Le Ia possono essere utilizzate per manipolare l’opinione pubblica attraverso campagne di disinformazione mirate. Ad esempio, i deepfake possono creare video falsi di leader politici, influenzando elezioni e decisioni politiche. Questo tipo di manipolazione può erodere la democrazia e favorire regimi autoritari che utilizzano l’Ia per censurare e controllare le informazioni.
La capacità delle Ia di generare contenuti falsi può erodere la fiducia nelle istituzioni e nei media. Questo clima di sospetto può portare a una polarizzazione sociale, dove le persone non sanno più a chi credere, aumentando il rischio di conflitti interni.

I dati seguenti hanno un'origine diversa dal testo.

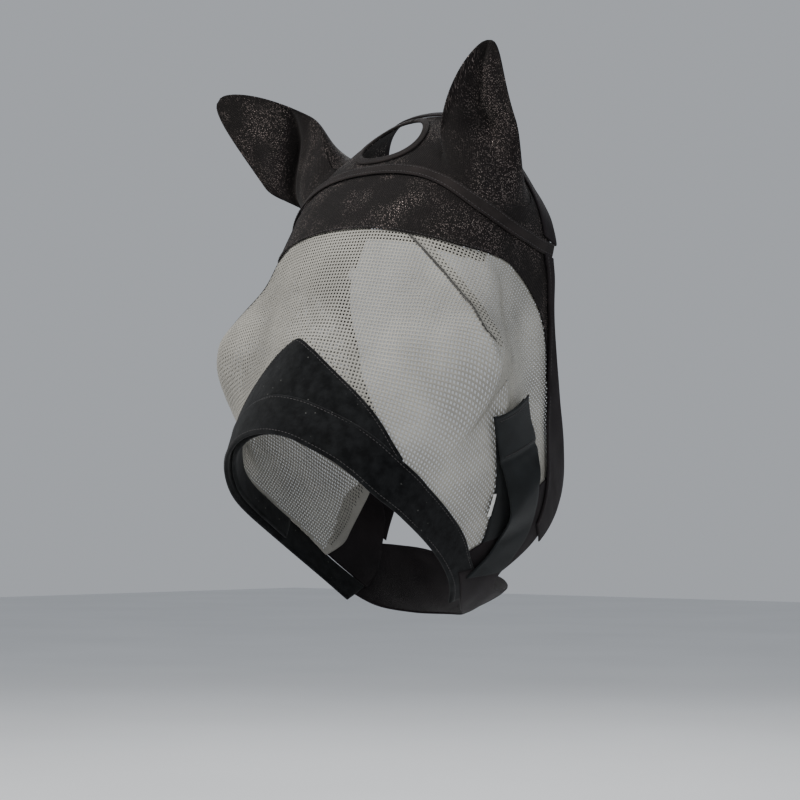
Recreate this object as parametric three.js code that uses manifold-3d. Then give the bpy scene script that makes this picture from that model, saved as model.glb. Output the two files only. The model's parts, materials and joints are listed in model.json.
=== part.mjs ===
// A horse's fly mask with ear covers, fastened on as worn.
// Millimetres. +Z is up, +X is the horse's left, and the face looks towards -Y, leaning forward.
// The origin is on the forehead, at the middle of the seam between the knitted brow and the mesh.
//
// Every panel is a thin layer cut out of one head form. A place on that form is given as
// [around, along]: degrees around the head from the middle of the forehead, positive to the
// horse's left, and millimetres down the face from the brow seam, negative towards the poll.

import * as THREE from 'three';
import { mergeVertices } from 'three/addons/utils/BufferGeometryUtils.js';
import Module from 'manifold-3d';

const wasm = await Module();
wasm.setup();

const { degToRad, lerp, clamp, smoothstep } = THREE.MathUtils;

// ---------------------------------------------------------------- head form

const HEAD_TILT = degToRad(31);      // lean of the face from plumb
const FIRST_STATION = -225;          // cross-sections of the head, from behind the poll
const STATION_STEP = 75;             // to the lower end of the nose
const FOREHEAD_DEPTH = [100, 32, 5, 0, 6, 9, 14, 17];
const WIDEST_DEPTH = [148, 121, 102, 94, 104, 114, 119, 122];
const JAW_DEPTH = [240, 272, 294, 318, 356, 352, 306, 224];
const HALF_WIDTH = [56, 74, 122, 128, 124, 128, 95, 70];
const FACE_ROUNDNESS = [2.4, 2.4, 2.4, 2.4, 2.0, 1.5, 2.0, 2.0];  // superellipse exponents,
const JAW_ROUNDNESS = 2.3;           // in front of and behind the widest place
const EYE_CUP = { along: 97, around: 71, height: 55, reachAlong: 52, reachAround: 22 };
const NORMAL_STEP = 0.4;             // half the span over which a surface normal is measured

// ---------------------------------------------------------------- layers, as lifts off the head

const LINING = [-5, -1.2];
const SEAM_TAPE = [-4.8, -3.8];
const DART_TAPE = [-2.8, -1.8];
const MESH = [0, 1];
const KNIT = [2, 3];
const BAND = [2, 3.6];
const PATCH = [2, 5];
const TAPE = [4.4, 5.4];
const EDGE = [4.8, 6.4];
const LOOP_STRIP = [4.6, 5.6];
const HOOK_TAPE = [6.8, 7.8];
const FLAP = [5.6, 7.6];
const STRAP = [9.0, 11.0];
const LABEL = [2, 2.6];

// ---------------------------------------------------------------- edges of the panels

const SEAM_LAP = 5;                  // how far one panel lies over the next at a seam
const PANEL_GAP = 0.8;               // between panels that only meet

const BROW_SEAM = [[0, 0], [30, 3], [45, 3], [60, 1], [76, -7], [89, -13]];
const MESH_REAR = [[89, -13], [98, -8], [105, 0], [110, 18], [113, 43], [118, 77], [121, 102],
  [123, 125], [123, 150], [122, 180], [121, 200], [117, 220]];
const PATCH_EDGE = [[0, 122], [12, 131], [22, 143], [34, 159], [48, 178], [60, 193], [70, 202]];
const NOSE_SIDE_EDGE = [[70, 202], [90, 206], [98, 209], [107, 212], [117, 220]];
const NOSE_BAND_TOP = [[0, 181], [16, 183], [30, 188], [44, 193], [57, 198], [70, 203], [90, 207],
  [107, 213], [117, 221], [127, 226], [137, 231]];
const NOSE_BAND_FOOT = [[0, 220], [16, 222], [30, 227], [44, 231], [55, 235], [70, 240],
  [88, 241], [104, 243], [121, 248], [137, 256]];
const TAPE_FOOT = [[0, -58], [20, -55], [34, -49], [54, -36], [66, -32], [78, -32], [89, -37],
  [98, -50]];
const TAPE_TOP = [[0, -70], [20, -67], [34, -61], [54, -50], [66, -47], [78, -46], [89, -51],
  [97.5, -64]];
const BROW_BAND_REAR = [[98, -49], [101.5, -33], [105, -14], [110, 10], [112, 40]];
const BROW_BAND_FOOT_END = [[89, -9], [97, -4], [103, 6], [107, 22], [110, 46]];
const EDGE_BAND_INNER = [[95.5, -44.5], [98, -35], [102, -14], [106, 12], [109, 43], [112, 75],
  [115.5, 100], [119, 120], [122.5, 140], [126, 158]];
const EDGE_BAND_OUTER = [[98.8, -48], [101.6, -35], [105, -14], [109.5, 11], [117.5, 48],
  [125.5, 75], [131, 98], [133, 126], [134, 145], [135, 162]];
const POLL_SIDE = [[95.5, -66], [93.5, -78], [91.5, -92], [87.5, -108], [81.5, -122],
  [72.5, -134], [60, -143], [40, -150], [20, -154], [0, -155]];
const POLL_BAND_OUTER = [[98.5, -67.5], [96.6, -79], [94.5, -93.5], [90, -111], [84, -126],
  [74.5, -139], [61, -149], [40, -157], [20, -161], [0, -162]];
const THROAT_FRONT = [[121, 117], [118, 133], [117, 150], [117, 180], [116.5, 200], [115.5, 220]];
const THROAT_REAR = [[121, 117], [127, 126], [131, 140], [133, 158], [134.5, 176]];
const THROAT_INNER_END = [[134.5, 176], [137, 206], [138, 232]];
const THROAT_FOOT = [[115.5, 220], [127, 226], [138, 232]];

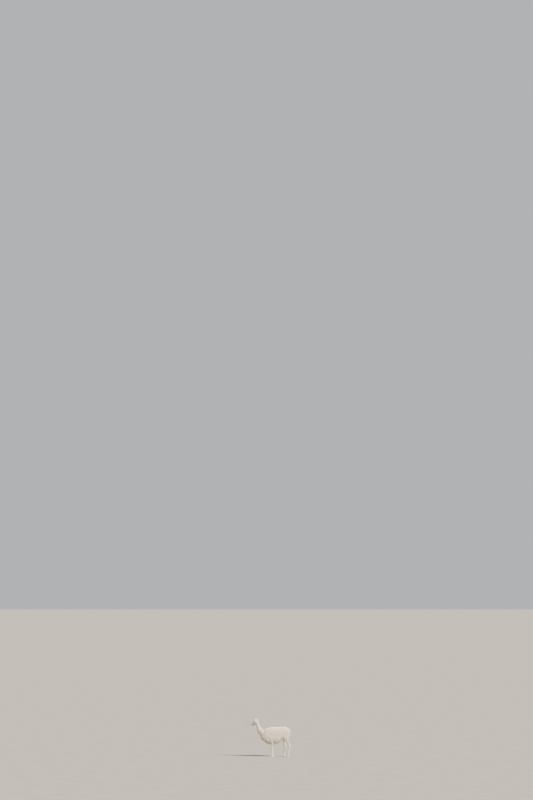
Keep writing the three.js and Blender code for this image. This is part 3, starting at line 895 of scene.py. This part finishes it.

A rischio il collante del nostro convivere
Tecnologie di questo tipo hanno il potere non di fondere e distruggere le strutture in cemento e mattoni in cui abitiamo, come l’atomica, ma, in maniera non meno distruttiva, lo stesso collante del nostro convivere. Le intelligenze artificiali generative possono fondere la nostra stessa capacità di convivenza, erodendo la fiducia nell’altro e trasformandoci in nemici. Se immaginiamo la cultura come un metaforico software che ci consente di collaborare tra individui, dobbiamo riconoscere che fuori da ogni controllo etico, le Ia generative hanno il potere di hackerare il nostro sistema operativo. L’approssimarsi dell’anniversario dei fatti di Hiroshima ci ricorda quindi che ci troviamo sempre di fronte al rischio di trasformare in arma i nostri utensili e che per poter rilasciare nei contesti sociali questi strumenti abbiamo bisogno di dotarli di guardrail etici o, nella prospettiva di chi scrive, dobbiamo riconoscere che abbiamo bisogno di algoretica.